Crucial here is that there’s no story here. Fears expressed by elderly Scots are instructive for them showing just how superfluous are central banks. As the global circulation of the dollar makes plain, this circulation including “enemy countries” like Iran, North Korea and Venezuela, money will always migrate to where it’s needed. The Fed once again didn’t circulate hundreds of billions of dollars around the world, but production around the world proved a magnet for hundreds of billions of dollars.
Assuming Westminster doesn’t “allow a breakaway Scotland to continue using the British pound,” fear not. Assuming the pound remains the currency of choice for pensioners and producers alike, so will it remain the currency that liquefies exchange and investment there, along with the currency that pensioners denominate their savings in. As my great friend Bill Meisler likes to point out, “there’s always someone who wants to make a buck.” That being the case, finance denominated in pounds will continue to inform economic activity and savings in Scotland, and will regardless of what “Westminster” desires.
All of which brings us back to the 1930s in the United States. It’s accepted wisdom among followers of the late, frequently great Milton Friedman that the Federal Reserve caused the Great Depression by it supposedly slamming the breaks on so-called “money supply.” A subsequent “money shortage” meant that commerce couldn’t take place, the economy collapsed, etc.
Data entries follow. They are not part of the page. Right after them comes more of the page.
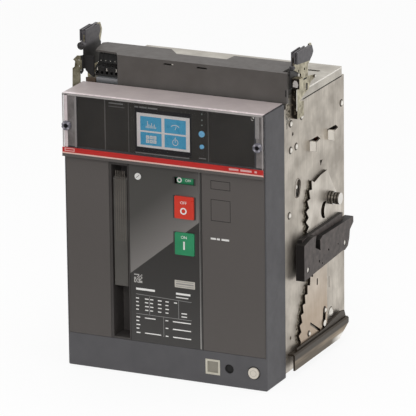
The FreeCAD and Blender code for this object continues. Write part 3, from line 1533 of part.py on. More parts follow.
# State flag: a curved plate that shows open or closed in the window
def state_flag():
    left = push_button_x - 12.0
    right = push_button_x + 12.0
    shell = rod_x(flag_radius, left, right, flag_y, state_window_z)
    shell = shell.cut(rod_x(flag_radius - 1.2, left + 1.2, right - 1.2, flag_y, state_window_z))
    sector = [(flag_y, state_window_z), (flag_y - 16, state_window_z - 8), (flag_y - 16, state_window_z + 20),
              (flag_y + 1, state_window_z + 20)]
    keep = side_profile(sector, left - 1, right + 1)
    axle = rod_x(flag_axle_radius, frame_left - 1.5, frame_right + 1.5, flag_y, state_window_z)
    hub = rod_x(3.6, left, right, flag_y, state_window_z)
    return join([shell.common(keep), hub, axle])


save("state_flag", state_flag())

# Ratchet shaft with its toothed wheel, and the closing spring beside it
ratchet_teeth = 20
ratchet_radius = 26.0


def ratchet_wheel():
    points = []
    for index in range(ratchet_teeth):
        tip = math.radians(360.0 * index / ratchet_teeth)
        root = math.radians(360.0 * (index + 0.15) / ratchet_teeth)
        points.append((ratchet_y + ratchet_radius * math.cos(tip), ratchet_z + ratchet_radius * math.sin(tip)))
        points.append((ratchet_y + (ratchet_radius - 4) * math.cos(root),
                       ratchet_z + (ratchet_radius - 4) * math.sin(root)))
    wheel = side_profile(points, frame_left + 8, frame_left + 14)
    shaft = rod_x(ratchet_shaft_radius, frame_left - 3, frame_right + 3, ratchet_y, ratchet_z)
    cam = rod_x(16.0, 20.0, 32.0, ratchet_y + 5, ratchet_z)
    return join([wheel, shaft, cam])


save("ratchet_wheel", ratchet_wheel())


def closing_spring():
    height = spring_high - spring_low - 2 * spring_wire
    helix = Part.makeHelix(height / spring_turns, height, spring_radius)
    section = Part.Wire(Part.makeCircle(spring_wire, Vector(spring_radius, 0, 0), Vector(0, 1, 0)))
    coil = Part.Wire(helix.Edges).makePipeShell([section], True, True)
    coil.translate(Vector(spring_x, spring_y, spring_low + spring_wire))
    return coil


save("closing_spring", closing_spring())

# Trip and closing coils behind the push buttons
coil_radius = 9.0
coil_places = [-24.0, 4.0]
coil_y = -110.0
coil_low = 110.0
coil_high = 140.0
yoke_half = 11.0
yoke_foot = 4.0
yoke_cap = 3.0


def release_coils():
    coils = []
    front = coil_y - yoke_half
    back = coil_y + yoke_half
    for x in coil_places:
        left = x - yoke_half
        right = x + yoke_half
        body = rod_z(coil_radius, coil_low, coil_high, x, coil_y)
        yoke = block(left, right, front, back, coil_low - yoke_foot, coil_low)
        top = block(left, right, front, back, coil_high, coil_high + yoke_cap)
        plunger = rod_z(2.5, coil_high + yoke_cap, coil_high + yoke_cap + 7, x, coil_y)
        foot = block(left, right, back, case_front_y - frame_sheet, coil_low - yoke_foot, coil_low - 0.1)
        coils.append(join([body, yoke, top, plunger, foot]))
    return Part.makeCompound(coils)


save("release_coils", release_coils())
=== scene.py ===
import math

import bmesh
import bpy
from mathutils import Matrix, Vector


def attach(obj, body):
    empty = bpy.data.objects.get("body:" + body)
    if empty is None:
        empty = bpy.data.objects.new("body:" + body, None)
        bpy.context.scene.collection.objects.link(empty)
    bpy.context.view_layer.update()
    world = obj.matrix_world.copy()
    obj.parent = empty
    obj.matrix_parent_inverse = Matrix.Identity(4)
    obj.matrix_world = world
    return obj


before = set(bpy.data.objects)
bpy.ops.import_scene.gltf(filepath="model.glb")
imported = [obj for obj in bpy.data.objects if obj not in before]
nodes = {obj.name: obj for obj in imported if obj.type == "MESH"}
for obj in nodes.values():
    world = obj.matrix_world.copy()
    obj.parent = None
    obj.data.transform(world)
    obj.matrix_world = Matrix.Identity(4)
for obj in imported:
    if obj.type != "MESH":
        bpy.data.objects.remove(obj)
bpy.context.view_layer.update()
bpy.context.scene.view_settings.view_transform = "Standard"
mm = 0.001

# The stage: a wide pale floor under an even white studio. The floor glows a little
# towards the lens so that it looks white, and still takes the shadow of the cradle.
floor_reach = 14.0
floor_drop = 0.2 * mm
floor_glow = 0.9

floor_mesh = bpy.data.meshes.new("floor")
floor_corners = [(-floor_reach, -floor_reach, -floor_drop), (floor_reach, -floor_reach, -floor_drop),
                 (floor_reach, floor_reach, -floor_drop), (-floor_reach, floor_reach, -floor_drop)]
floor_mesh.from_pydata(floor_corners, [], [(0, 1, 2, 3)])
floor = bpy.data.objects.new("floor", floor_mesh)
bpy.context.collection.objects.link(floor)


def seen_directly(tree):
    """1 where the lens, a mirror or clear plastic looks straight at this surface, else 0."""
    path = tree.nodes.new("ShaderNodeLightPath")
    reflected = tree.nodes.new("ShaderNodeMath")
    reflected.operation = "MAXIMUM"
    either = tree.nodes.new("ShaderNodeMath")
    either.operation = "MAXIMUM"
    tree.links.new(path.outputs["Is Glossy Ray"], reflected.inputs[0])
    tree.links.new(path.outputs["Is Transmission Ray"], reflected.inputs[1])
    tree.links.new(path.outputs["Is Camera Ray"], either.inputs[0])
    tree.links.new(reflected.outputs["Value"], either.inputs[1])
    return either.outputs["Value"]


floor_finish = bpy.data.materials.new("floor_paper")
floor_finish.use_nodes = True
floor_tree = floor_finish.node_tree
paper = floor_tree.nodes["Principled BSDF"]
paper.inputs["Base Color"].default_value = (0.94, 0.94, 0.94, 1)
paper.inputs["Roughness"].default_value = 0.9
glow = floor_tree.nodes.new("ShaderNodeEmission")
glow.inputs["Color"].default_value = (1, 1, 1, 1)
glow_share = floor_tree.nodes.new("ShaderNodeMath")
glow_share.operation = "MULTIPLY"
glow_share.inputs[1].default_value = floor_glow
floor_mix = floor_tree.nodes.new("ShaderNodeMixShader")
floor_tree.links.new(seen_directly(floor_tree), glow_share.inputs[0])
floor_tree.links.new(glow_share.outputs["Value"], floor_mix.inputs["Fac"])
floor_tree.links.new(paper.outputs["BSDF"], floor_mix.inputs[1])
floor_tree.links.new(glow.outputs["Emission"], floor_mix.inputs[2])
floor_tree.links.new(floor_mix.outputs["Shader"], floor_tree.nodes["Material Output"].inputs["Surface"])
floor_mesh.materials.append(floor_finish)

# A black card lies on the floor in front and shows in reflections alone. Glossy upright
# faces mirror that stretch of floor, so the card keeps the dark panels dark.
card_corners = [(-3.0, -4.0), (2.0, -4.0), (2.0, -0.42), (-3.0, -0.42)]
card_height = 0.6 * mm

card_mesh = bpy.data.meshes.new("black_card")
card_mesh.from_pydata([(x, y, card_height) for x, y in card_corners], [], [(0, 1, 2, 3)])
card_finish = bpy.data.materials.new("black_card")
card_finish.use_nodes = True
card_finish.node_tree.nodes["Principled BSDF"].inputs["Base Color"].default_value = (0.02, 0.02, 0.02, 1)
card_finish.node_tree.nodes["Principled BSDF"].inputs["Roughness"].default_value = 0.95
card_mesh.materials.append(card_finish)
card = bpy.data.objects.new("black_card", card_mesh)
card.visible_camera = False
card.visible_shadow = False
bpy.context.collection.objects.link(card)

# The studio air: dim behind the lens and bright behind and over the object, so that
# plating and clear plastic pick up a pale backdrop and black mouldings stay black.
air_front = 0.3
air_back = 0.95

world = bpy.data.worlds.new("studio")
bpy.context.scene.world = world
world.use_nodes = True
air = world.node_tree
place = air.nodes.new("ShaderNodeTexCoord")
parts = air.nodes.new("ShaderNodeSeparateXYZ")
depth = air.nodes.new("ShaderNodeMapRange")
depth.inputs["From Min"].default_value = -1
depth.inputs["From Max"].default_value = 1
depth.inputs["To Min"].default_value = air_front
depth.inputs["To Max"].default_value = air_back
path = air.nodes.new("ShaderNodeLightPath")
brighter = air.nodes.new("ShaderNodeMath")
brighter.operation = "MAXIMUM"
air.links.new(place.outputs["Generated"], parts.inputs["Vector"])
air.links.new(parts.outputs["Y"], depth.inputs["Value"])
air.links.new(path.outputs["Is Camera Ray"], brighter.inputs[0])
air.links.new(depth.outputs["Result"], brighter.inputs[1])
air.links.new(brighter.outputs["Value"], air.nodes["Background"].inputs["Strength"])
air.nodes["Background"].inputs["Color"].default_value = (1, 1, 1, 1)


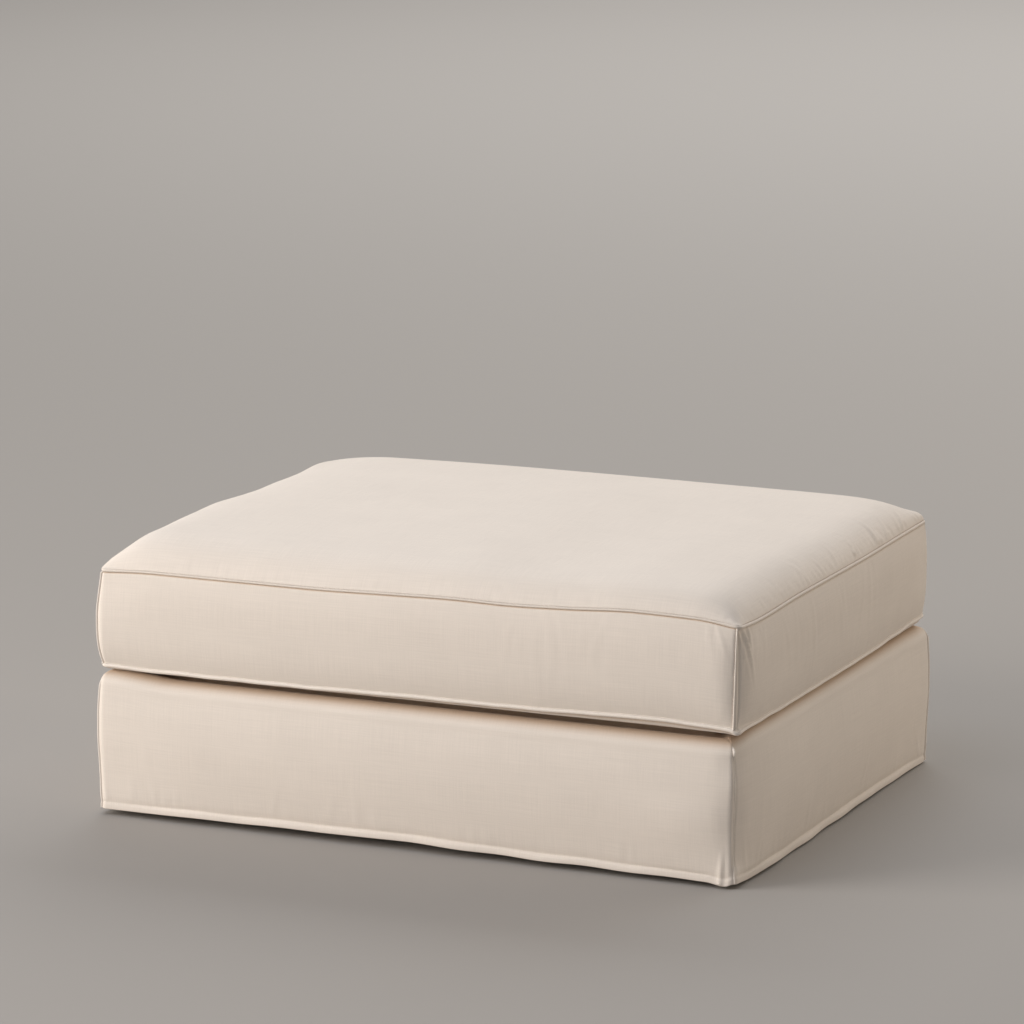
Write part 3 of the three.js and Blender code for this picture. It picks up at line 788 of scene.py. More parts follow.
turns = np.linspace(0, math.pi / 2, SHOULDER_RINGS + 1)
visible_turns = turns[turns < SEAM_END_TURN]
flat_rings = len(base_wall) - SHOULDER_RINGS
lean = np.concatenate([np.zeros(flat_rings), visible_turns[1:]])
for name, stop in CORNER_STOPS.items():
    place = PLACE[stop] + CORNER_RADIUS * BASE_SEAM_TURN[name] / 45
    path = np.array([around_ring(level, place) for level in base_wall[: len(lean)]])
    straight = unit(around_ring(OUTWARD, place))
    away = np.column_stack([np.cos(lean)[:, None] * straight, np.sin(lean)])
    heights = path[:, 2]
    bunch = BUNCHING[name] * bell(heights, SHOULDER_Z, BUNCH_SPREAD)
    turned_in = ease(heights, SHOULDER_Z - SINK_START, DECK_Z)
    sink = BASE_SEAM_SINK[name] + SINK_AT_DECK * turned_in
    path -= away * (sink - BUNCH_RISE * bunch)[:, None]
    seam = grown(f"base_edge_{name}", path, away, False, SEWN_LINE, BASE_SEAM, 1 + bunch)
    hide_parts(f"base_seam_{name}")
    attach(seam, "root")


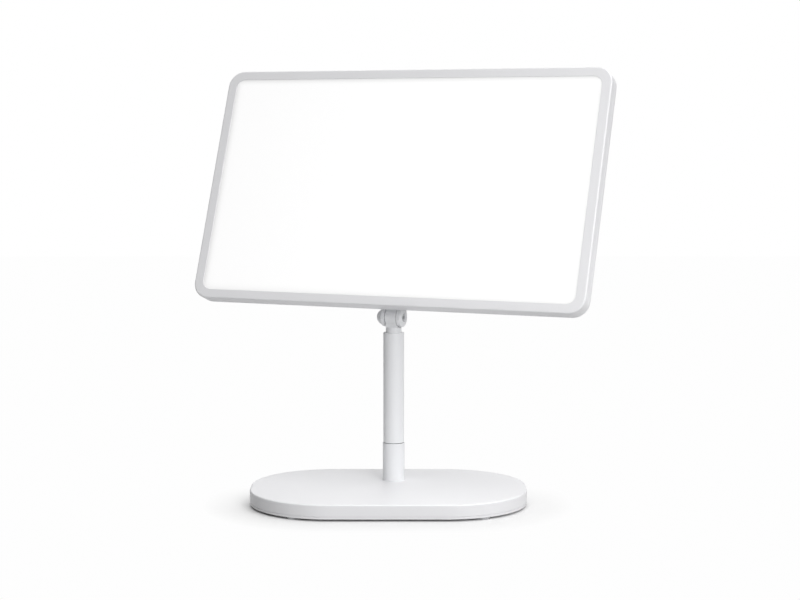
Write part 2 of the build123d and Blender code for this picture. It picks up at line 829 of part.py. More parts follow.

One gets the feeling that Friedman’s own views on the matter have been violently perverted over the decades simply because the presumption about a “money shortage” was so ludicrous.
Indeed, as we see now with the dollar’s global circulation, money finds production as opposed to it instigating production. Even if one believed what was laughable, as in even if one believed that the Fed shrank “money supply,” this would have in no way limited U.S. production simply because money is once again not an instigator. It cannot be stressed enough that money is a consequence of production. If dollars had been truly scarce in the ‘30s, then it’s certainly true that other trusted measures of value would have liquefied exchange of U.S. based production much as the dollar liquefies the trade of non-U.S. production today.
The U.S. didn’t have a “money supply” problem in the ‘30s as so many economists still believe; rather it had a production problem born of soaring income tax rates and government spending, massive growth of the regulatory state, record tariffs imposed on foreign goods, and a devaluation of the dollar. For economists to pretend that the Fed caused the 1930s is for those same economists to wholly misunderstand money.
The good news is that assuming Brexit happens, the latter will prove yet another example of just how incorrect Friedman and other monetarist thinkers were and are about the ‘30s. Assuming Scotland chooses to “remain,” its doing so will in no way limit the “supply” of pounds in Scotland. The only thing that could bring down the supply of the British currency would be shrunken production in Scotland, not a central bank.